While most of the research supporting ROS1 inhibition was conducted in NSCLC, there is anecdotal evidence of efficacy in other diseases. One patient with heavily pretreated acral lentiginous melanoma carrying a ROS1-GOPC fusion was treated with entrectinib (TKI with activity against tropomyosin receptor kinase (Trk), ROS1 and ALK), leading to a PR with 38% reduction in tumor burden at 3 months and 55% at 11 months [23]. The response was ongoing at the time of publication.

Unfortunately, the presence of a ROS1 fusion in this patient’s tumor was identified only after she had experienced significant decline in her performance status and quality of life. As a result, she did not receive targeted therapy against ROS1. Such treatment has a rather modest side effect profile and has produced prolonged responses in patients with other malignancies. This case illustrates the importance of obtaining comprehensive genetic and molecular profiling early in the course of disease. This is particularly crucial for malignancies that are often resistant to standard treatments such as angiosarcoma, or frequently harbor actionable mutations such as ROS1 fusions. Although this is the first report of ROS1-GOPC fusion in HAS, database analysis highlights the previously unknown frequency of ROS1 and GOPC molecular alterations in soft tissue sarcomas and hepatic cancers. This includes both fusions, which typically confer sensitivity to treatment with TKI’s, and copy number alterations of ROS1. Further study is needed to better characterize the relationship between amplification of ROS1 and response to targeted inhibitors.
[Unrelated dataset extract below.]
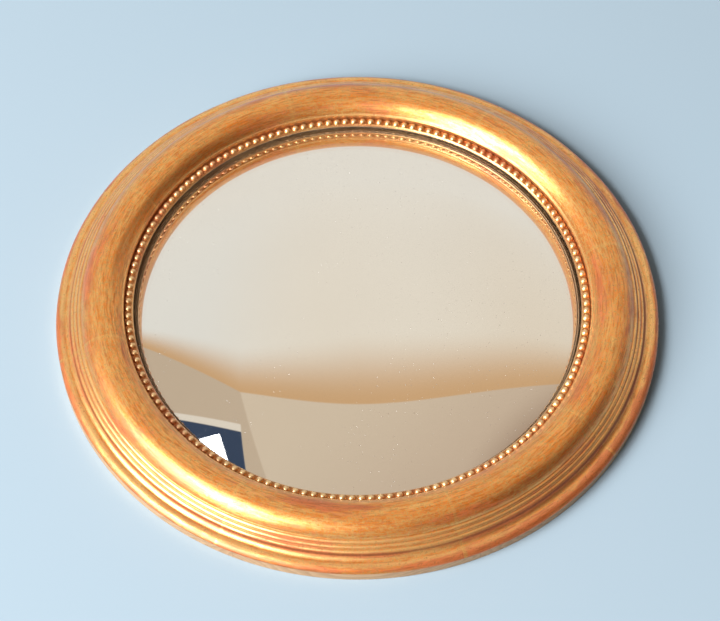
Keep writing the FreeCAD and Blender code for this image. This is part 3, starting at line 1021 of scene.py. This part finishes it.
steelValues = {
    "plate": (0.66, 0.64, 0.58),
    "points": (0.48, 0.47, 0.45),
    "patchColour": (0.52, 0.50, 0.45),
    "rustColour": (0.22, 0.10, 0.04),
    "patchScale": 900.0,
    "patchShare": 0.5,
    "scratchScale": (400, 4000, 1500),
    "rust": (1.8, 0.22, 21.0),  # spacing, size, seed
    "rustShare": 0.5,
    "rustDull": 0.6,
    "roughness": 0.30,
    "scratchRoughness": 0.22,
    "relief": (0.25, 0.03),  # strength, depth in millimetres
}


def steelMaterial(name, tint):
    # pale, dull and lightly scratched, with a little rust
    v = steelValues
    material, g = newMaterial(name)
    patch = cellShade(g, v["patchScale"])
    scratches = g.noise(g.vector("MULTIPLY", g.place(), v["scratchScale"]), 1.0, 4.0)
    rust = specksOf(g, *v["rust"])
    colour = g.mix(g.times(patch, v["patchShare"]), tint, v["patchColour"])
    surface(g, g.node("BsdfPrincipled", {
        "Base Color": g.mix(g.times(rust, v["rustShare"]), colour, v["rustColour"]),
        "Metallic": g.minus(1.0, g.times(rust, v["rustDull"])),
        "Roughness": g.plus(v["roughness"], g.times(scratches, v["scratchRoughness"])),
        "Normal": g.bump(scratches, *v["relief"])}))
    return material


def paintNode(name, material):
    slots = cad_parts[name].data.materials
    slots.clear()
    slots.append(material)


wood = woodMaterial()
plate = steelMaterial("zincPlate", steelValues["plate"])
pointSteel = steelMaterial("pointSteel", steelValues["points"])
cork = corkMaterial()
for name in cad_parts:
    if name.startswith("frame_segment") or name == "joint_splines":
        paintNode(name, wood)
    elif name.startswith("packing_strip"):
        paintNode(name, cork)
    elif name.startswith("hanger"):
        paintNode(name, plate)
paintNode("backing_board", boardMaterial())
paintNode("framing_points", pointSteel)
print("materials made")


# floor, light and camera
stageValues = {
    "floorColour": (0.483, 0.605, 0.692),
    "floorMottle": (0.52, 0.62, 0.70),
    "mottleScale": 3.0,
    "mottleSpan": (0.3, 0.7),
    "mottleShare": 0.12,
    "floorRoughness": 0.9,
    "floorShine": 0.06,
    "floorSize": 6.0,
    "floorOpening": 188.2,  # under the mirror, so that its back shows from below
    "floorSides": 96,
    "lampCorner": (-83.8, -100.1, 17.5),  # the lamp's corner lies on this ray
    "lampCornerWay": (-0.5623, -0.0831, 0.8228),
    "lampAcross": (-0.508, 0.0295, -0.864),  # directions of the lamp's two sides
    "lampDown": (0.214, -0.926, -0.54),
    "lampDistance": 5.0,
    "lampWidth": 2.73,
    "lampHeight": 3.41,
    "lampPower": 385.0,
    "lampColour": (0.97, 0.985, 1.0),
    "skyLevel": 0.28,
    "skyBelow": 0.9,  # under the floor, where only the back is lit
    "skyColour": (1.0, 0.985, 0.965),
    "skyDimSpan": (-0.1, 0.8),
    "skyDimShare": 0.93,
    "backdrop": (0.60, 0.71, 0.80),
}


def makeFloor():
    v = stageValues
    material, g = newMaterial("paleFloor")
    mottle = g.span(g.noise(g.place(), v["mottleScale"], 4.0), *v["mottleSpan"])
    colour = g.mix(g.times(mottle, v["mottleShare"]), v["floorColour"], v["floorMottle"])
    shader = g.node("BsdfPrincipled", {
        "Base Color": colour, "Roughness": v["floorRoughness"], "Specular IOR Level": v["floorShine"]})
    behind = g.node("NewGeometry").node.outputs["Backfacing"]
    surface(g, g.node("MixShader", {0: behind, 1: shader, 2: g.node("BsdfTransparent")}))
    turn = np.arange(v["floorSides"]) * math.tau / v["floorSides"]
    ring = np.column_stack([np.cos(turn), np.sin(turn), 0 * turn])
    corners = np.vstack([ring * v["floorOpening"] * mm, ring * v["floorSize"] / 2])
    mesh = bpy.data.meshes.new("floor")
    mesh.from_pydata(corners, [], ringFaces(2, v["floorSides"], closed=False))
    mesh.materials.append(material)
    floor = bpy.data.objects.new("floor", mesh)
    bpy.context.collection.objects.link(floor)


def makeLamp():
    # one corner of the lamp is set where the mirror shows it from the camera
    v = stageValues
    away = Vector(v["lampCornerWay"])
    across, down = Vector(v["lampAcross"]).normalized(), Vector(v["lampDown"])
    down = (down - across * down.dot(across)).normalized()
    corner = Vector(v["lampCorner"]) * mm + away * v["lampDistance"]
    light = bpy.data.lights.new("softLamp", "AREA")
    light.shape = "RECTANGLE"
    light.size, light.size_y = v["lampWidth"], v["lampHeight"]
    light.energy = v["lampPower"]
    light.color = v["lampColour"]
    lamp = bpy.data.objects.new("softLamp", light)
    middle = corner + across * v["lampWidth"] / 2 + down * v["lampHeight"] / 2
    facing = across.cross(down)
    if facing.dot(middle) < 0:
        facing, across = -facing, -across
    turn = Matrix((across, facing.cross(across), facing)).transposed()
    lamp.matrix_world = Matrix.Translation(middle) @ turn.to_4x4()
    bpy.context.collection.objects.link(lamp)
    print("lamp at", [round(c, 3) for c in middle], "facing", [round(c, 3) for c in facing])


roomValues = {
    "cream": (0.80, 0.725, 0.615),
    "creamFar": (0.80, 0.755, 0.68),
    "creamLeft": (0.785, 0.76, 0.70),
    "creamRight": (0.76, 0.665, 0.54),
    "tan": (0.62, 0.385, 0.20),
    "wall": (0.66, 0.54, 0.405),
    "wallFar": (0.57, 0.44, 0.325),
    "sideWall": (0.56, 0.44, 0.32),
    "rim": (0.76, 0.68, 0.57),
    "frame": (0.045, 0.065, 0.11),
    "darkWay": (0.875, -0.408, 0.259),  # the dim side of the room
    "dark": (0.125, 0.036, 0.008),
    "darkSpan": (0.70, 0.93),
    # slopes: of the direction over its height, across the room and along it
    "lowest": 0.05,
    "blur": 0.004,
    "archCurve": 0.1764,  # where the wall meets the ceiling, as an arch
    "archRound": 0.0303,
    "archDrop": 0.196,
    "sideLine": (-0.70, -0.289),
    "leftShade": 0.8,
    "leftSpan": (-0.1, -0.9),
    "rightSpan": (0.2, 1.0),
    "tanSpan": (0.0, 0.36),
    "farSpan": (0.3, 2.4),
    "wallSpan": (-0.2, 1.0),
    "cornerLean": 0.228,
    "cornerPlace": 0.52,
    "cornerBlur": 0.006,
    "frameCorner": (1.051, 0.099),
    "frameLean": (-0.320, 0.947),
    "frameSide": -0.549,
    "frameEnd": (0.9, 1.3),
    "rimWidth": (0.032, 0.040),
    "frameFade": (0.5, 0.7),
}


def makeRoom(g):
    # what the gilding and the glass mirror: a pale room, by the direction's slopes across and along
    v = roomValues
    blur = (-v["blur"], v["blur"])
    way = g.node("TexCoord", output="Generated")
    x, y, z = g.parts(way)
    low = g.larger(z, v["lowest"])
    across, along = g.over(x, low), g.over(y, low)

    arch = g.math("SQRT", g.math("MULTIPLY_ADD", g.times(across, across), v["archCurve"], v["archRound"]))
    side = g.math("MULTIPLY_ADD", across, *v["sideLine"])
    above = g.minus(along, g.larger(g.minus(arch, v["archDrop"]), side))
    left = g.larger(g.minus(0.0, across), 0.0)
    shade = g.times(above, g.math("MULTIPLY_ADD", left, v["leftShade"], 1.0))
    cream = g.mix(g.span(across, *v["leftSpan"]), v["cream"], v["creamLeft"])
    cream = g.mix(g.span(across, *v["rightSpan"]), cream, v["creamRight"])
    ceiling = g.mix(g.span(shade, *v["tanSpan"]), v["tan"], cream)
    ceiling = g.mix(g.span(above, *v["farSpan"], smooth=False), ceiling, v["creamFar"])

    wall = g.mix(g.span(g.minus(across, along), *v["wallSpan"]), v["wall"], v["wallFar"])
    beside = g.plus(g.math("MULTIPLY_ADD", along, v["cornerLean"], across), v["cornerPlace"])
    wall = g.mix(g.span(beside, -v["cornerBlur"], v["cornerBlur"]), v["sideWall"], wall)

    (cornerAcross, cornerAlong), (leanAcross, leanAlong) = v["frameCorner"], v["frameLean"]
    below = g.minus(
        g.times(g.plus(across, cornerAcross), leanAcross), g.times(g.minus(along, cornerAlong), leanAlong))
    past = g.minus(v["frameSide"], across)
    inside = g.times(g.span(past, *blur), g.outside(past, *v["frameEnd"]))
    frameShade = g.times(g.span(below, *v["rimWidth"]), g.outside(below, *v["frameFade"]))
    wall = g.mix(g.times(g.span(below, *blur), inside), wall, v["rim"])
    wall = g.mix(g.times(frameShade, inside), wall, v["frame"])

    room = g.mix(g.span(above, *blur), wall, ceiling)
    dim = g.span(g.vector("DOT_PRODUCT", way, v["darkWay"], output=1), *v["darkSpan"])
    return g.node("Background", {"Color": g.mix(dim, room, v["dark"])})


def makeWorld():
    v = stageValues
    world = bpy.data.worlds.new("studio")
    bpy.context.scene.world = world
    world.use_nodes = True
    world.node_tree.nodes.clear()
    g = Graph(world.node_tree)
    way = g.node("TexCoord", output="Generated")
    dim = g.span(g.vector("DOT_PRODUCT", way, roomValues["darkWay"], output=1), *v["skyDimSpan"])
    level = g.times(g.minus(1.0, g.times(dim, v["skyDimShare"])), v["skyLevel"])
    level = g.choose(g.math("LESS_THAN", g.parts(way)[2], 0.0), level, v["skyBelow"])
    plain = g.node("Background", {"Color": v["skyColour"], "Strength": level})
    backdrop = g.node("Background", {"Color": v["backdrop"]})
    seen = g.node("LightPath")
    shiny = g.larger(seen.node.outputs["Is Glossy Ray"], seen.node.outputs["Is Transmission Ray"])
    light = g.node("MixShader", {0: shiny, 1: plain, 2: makeRoom(g)})
    surface(g, g.node("MixShader", {0: seen, 1: light, 2: backdrop}), "World")


cameraValues = {
    "place": (1.6, -752.3, 1094.1),
    "target": (1.6, -10.3, 16.6),
    "lens": 105.0,
    "sensor": 36.0,
    "roll": 0.19,  # degrees
}


def makeCamera():
    v = cameraValues
    data = bpy.data.cameras.new("camera")
    data.lens, data.sensor_width = v["lens"], v["sensor"]
    camera = bpy.data.objects.new("camera", data)
    place, target = Vector(v["place"]) * mm, Vector(v["target"]) * mm
    camera.location = place
    look = (target - place).to_track_quat("-Z", "Y")
    camera.rotation_mode = "QUATERNION"
    camera.rotation_quaternion = look @ Quaternion((0, 0, 1), math.radians(v["roll"]))
    bpy.context.collection.objects.link(camera)
    bpy.context.scene.camera = camera


makeFloor()
makeLamp()
makeWorld()
makeCamera()
bpy.context.scene.view_settings.view_transform = "Standard"
print("floor, light and camera made")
In addition, our analysis found amplification of these genes to correlate with reduced overall survival. Research in NSCLC has been inconclusive on this subject, with one study finding ROS1 copy number gain (CNG) to correlate with impaired disease-free and overall survival [26] but another finding no significant relationship [27]. However, when considered in tandem with the findings that ROS1 CNG does not always correlate to over-expression of the protein [26] and the most common mechanism of ROS1 CNG is polysomy of chromosome 6 [27], it seems most likely that ROS1 CNG is a surrogate marker of an aggressive tumor with complex karyotype.